For ultimate flexibility, you can subclass Tasker as you would any other Python class. Then you can customize __init__(), or add properties and methods that are not tasks at all. For example, you may already have a function that takes lots of arguments, some of which you'd like to specify, but most of which depend on the experiment you happen to be analyzing. By defining a method, you can make all of the latter parameters implicit, potentially improving the readability of your notebooks, etc.

Parallel Computation¶

When you have many similar directories to process (see the bit about subdirectory taskfiles above), Tasker is beautifully suited to processing them in parallel. It's beyond the scope of this tutorial, but actually not that hard — each parallel "job" for a worker consists of something like

import sys, tasker
dirpath = sys.argv[1]  # ...or however you tell workers where to work
t = tasker.use(dirpath)
t.the_task_I_want()

The results of the_task_I_want will be stored on disk and ready for you to use later. Because you're using Tasker, if something goes wrong with your massive parallel computation, only the parts that failed will have to be re-run.

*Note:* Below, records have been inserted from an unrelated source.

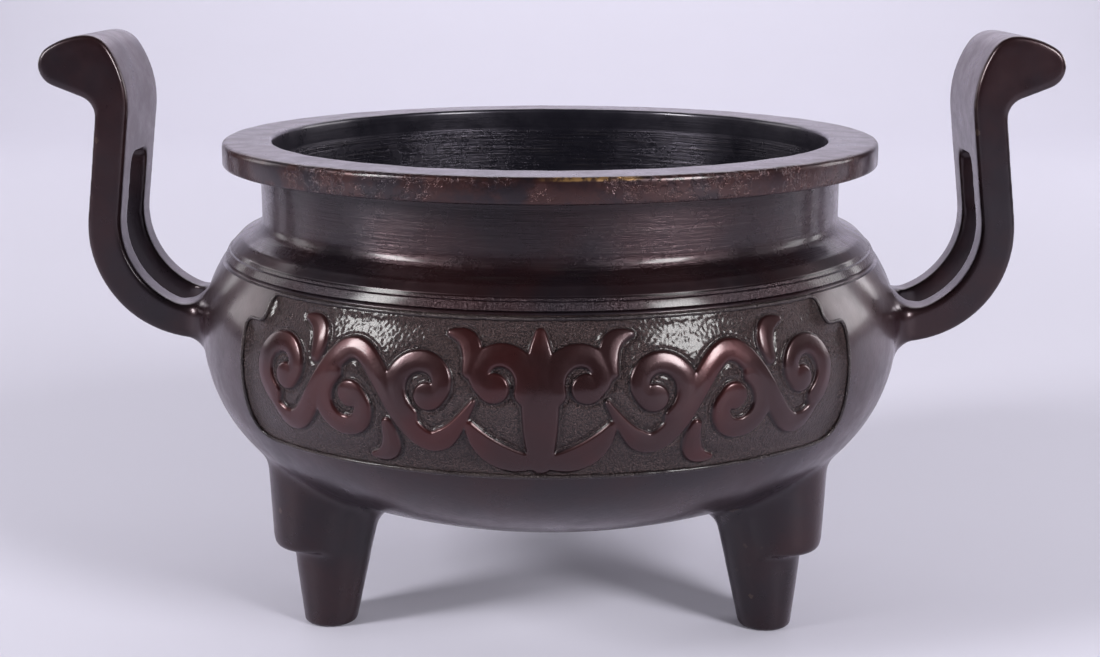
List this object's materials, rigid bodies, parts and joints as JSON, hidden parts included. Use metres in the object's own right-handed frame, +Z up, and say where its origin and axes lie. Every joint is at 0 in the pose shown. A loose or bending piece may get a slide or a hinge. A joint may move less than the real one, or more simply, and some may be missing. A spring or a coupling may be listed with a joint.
{
  "type": "tripod censer",
  "caption": "Low round bronze incense burner on tapering legs, with a waisted neck, a flat flaring rim and upright pierced handles that curl outwards.",
  "frame": {"origin": "on the bowl's axis, in the plane that the feet stand on", "axes": "+Z up along the bowl's axis; +X through the right handle; -Y faces the viewer and the front panel, between the two front legs"},
  "size_m": [0.2136, 0.1484, 0.123],
  "materials": {
    "bronze": "dark red-brown patina, waxed, semi-gloss"
  },
  "bodies": {
    "root": {"bowl": "bronze", "handle_left": "bronze", "handle_right": "bronze", "leg_front_left": "bronze", "leg_front_right": "bronze", "leg_rear": "bronze"}
  },
  "joints": []
}
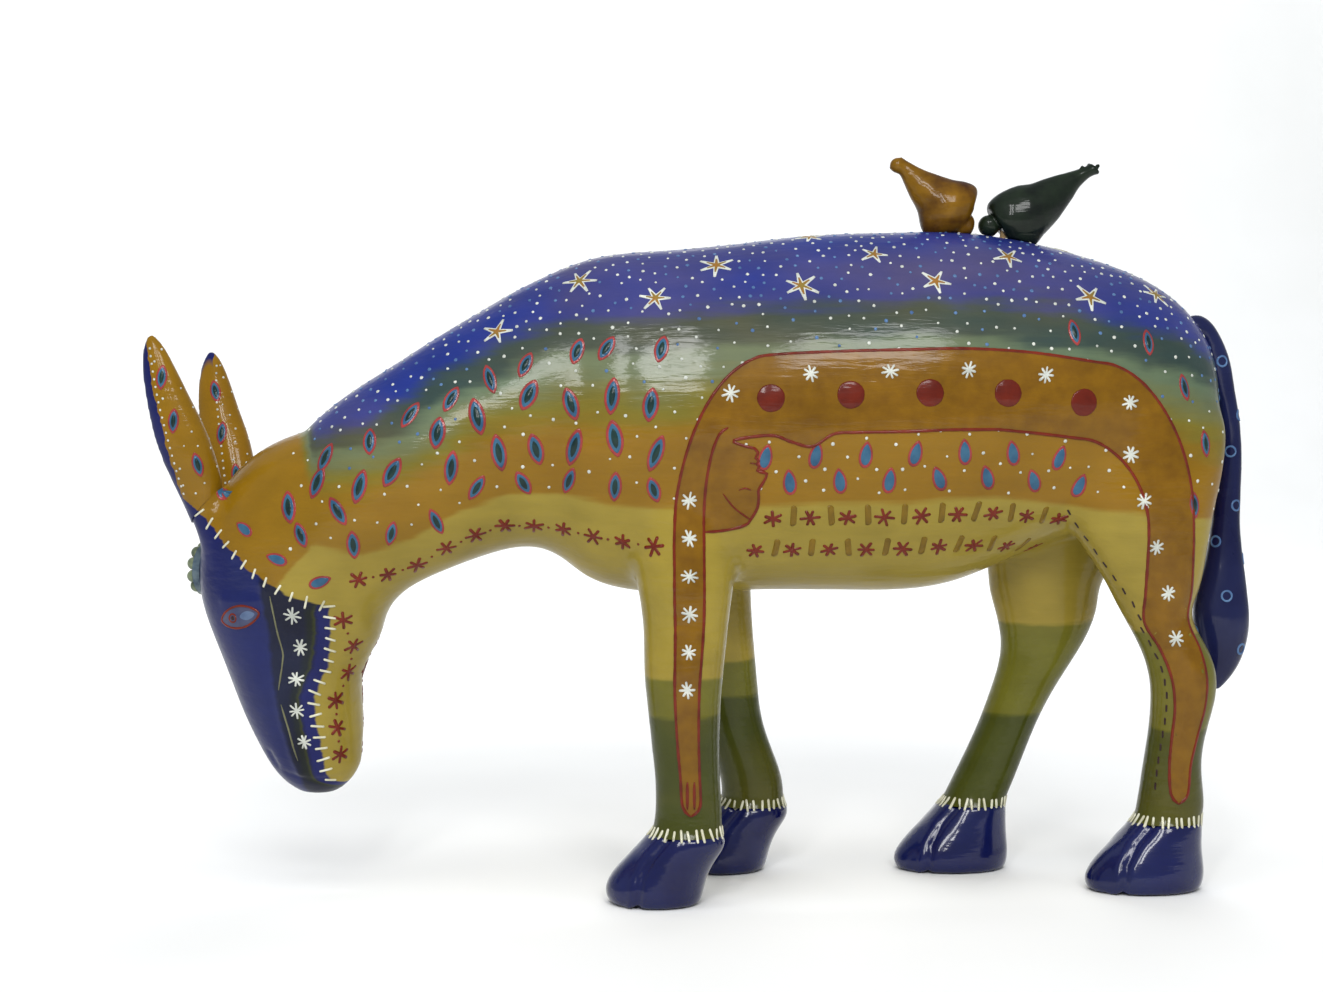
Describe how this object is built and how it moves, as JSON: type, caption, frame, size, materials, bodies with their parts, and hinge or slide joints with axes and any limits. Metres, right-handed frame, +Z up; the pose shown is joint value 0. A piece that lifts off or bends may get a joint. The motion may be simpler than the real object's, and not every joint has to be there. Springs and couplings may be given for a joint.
{
  "type": "carved donkey figurine",
  "caption": "Free-standing painted wooden figure of a grazing donkey with plug-in ears, tail and birds on its back; a shelf ornament resting on its hooves.",
  "frame": {"origin": "on the standing plane, under the middle of the figure's bounding box", "axes": "+Z up, -X towards the donkey's head, +X towards its tail, -Y out of its left flank"},
  "size_m": [0.4692, 0.1158, 0.3066],
  "materials": {
    "painted_wood": "brushed acrylic paint in sky, green, olive and ochre bands under gloss varnish",
    "ear_paint": "ochre paint with a dark blue front, gloss varnish",
    "leg_paint": "pale yellow fading to olive, gloss varnish",
    "hoof_paint": "navy blue paint, gloss varnish",
    "tail_paint": "navy blue paint with light blue rings, gloss varnish",
    "yellow_bird_paint": "ochre yellow paint, gloss varnish",
    "green_bird_paint": "dark green paint, gloss varnish",
    "wreath_disc_paint": "grey blue paint with small dark dots, satin",
    "wreath_bead_paint": "grey green paint, satin",
    "wreath_centre_paint": "pale grey blue paint, satin",
    "bare_dowel": "bare birch dowel, matt"
  },
  "bodies": {
    "carving": {"front_left_hoof": "hoof_paint", "front_left_leg": "leg_paint", "front_right_hoof": "hoof_paint", "front_right_leg": "leg_paint", "head": "painted_wood", "head_dowels": "bare_dowel", "hoof_dowels": "bare_dowel", "leg_dowels": "bare_dowel", "neck": "painted_wood", "neck_dowels": "bare_dowel", "rear_left_hoof": "hoof_paint", "rear_left_leg": "leg_paint", "rear_right_hoof": "hoof_paint", "rear_right_leg": "leg_paint", "torso": "painted_wood", "wreath_beads": "wreath_bead_paint", "wreath_centre": "wreath_centre_paint", "wreath_disc": "wreath_disc_paint"},
    "left_ear": {"left_ear": "ear_paint"},
    "right_ear": {"right_ear": "ear_paint"},
    "tail": {"tail": "tail_paint", "tail_peg": "bare_dowel"},
    "yellow_bird": {"yellow_bird": "yellow_bird_paint", "yellow_bird_peg": "bare_dowel"},
    "green_bird": {"green_bird": "green_bird_paint", "green_bird_peg": "bare_dowel"}
  },
  "joints": [
    {"name": "left_ear_pull", "type": "slide", "parent": "carving", "child": "left_ear", "axis": [-0.721, 0.1613, 0.6739], "range_m": [0, 0.018]},
    {"name": "right_ear_pull", "type": "slide", "parent": "carving", "child": "right_ear", "axis": [-0.6307, 0.3848, 0.6739], "range_m": [0, 0.018]},
    {"name": "tail_pull", "type": "slide", "parent": "carving", "child": "tail", "axis": [0.9063, 0, 0.4226], "range_m": [0, 0.022]},
    {"name": "yellow_bird_pull", "type": "slide", "parent": "carving", "child": "yellow_bird", "axis": [0, 0, 1], "range_m": [0, 0.012]},
    {"name": "green_bird_pull", "type": "slide", "parent": "carving", "child": "green_bird", "axis": [0.1392, 0, 0.9903], "range_m": [0, 0.012]}
  ]
}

That said, a proper tutorial on this feature is missing. Especially important are Tasker's facilities for monitoring the progress of your jobs, including estimated time to completion.

An important detail: Locking¶

To preserve a modicum of sanity in this world (especially when parallel computing is involved), no two Tasker instances can ever run the same task in the same directory at the same time. A lock file is created when a task is started, and deleted when it finishes (or aborts). The downside is that a catastrophe like a hard crash or sudden power loss can leave the lock in place. To recover, use the unlock() method of a Tasker instance.

Learning more¶

With the exception of parallel computing, we've basically covered everything. Tasker was designed to be minimal. But of course there are details, and for those, the docstrings, the source code, and the author are all helpful.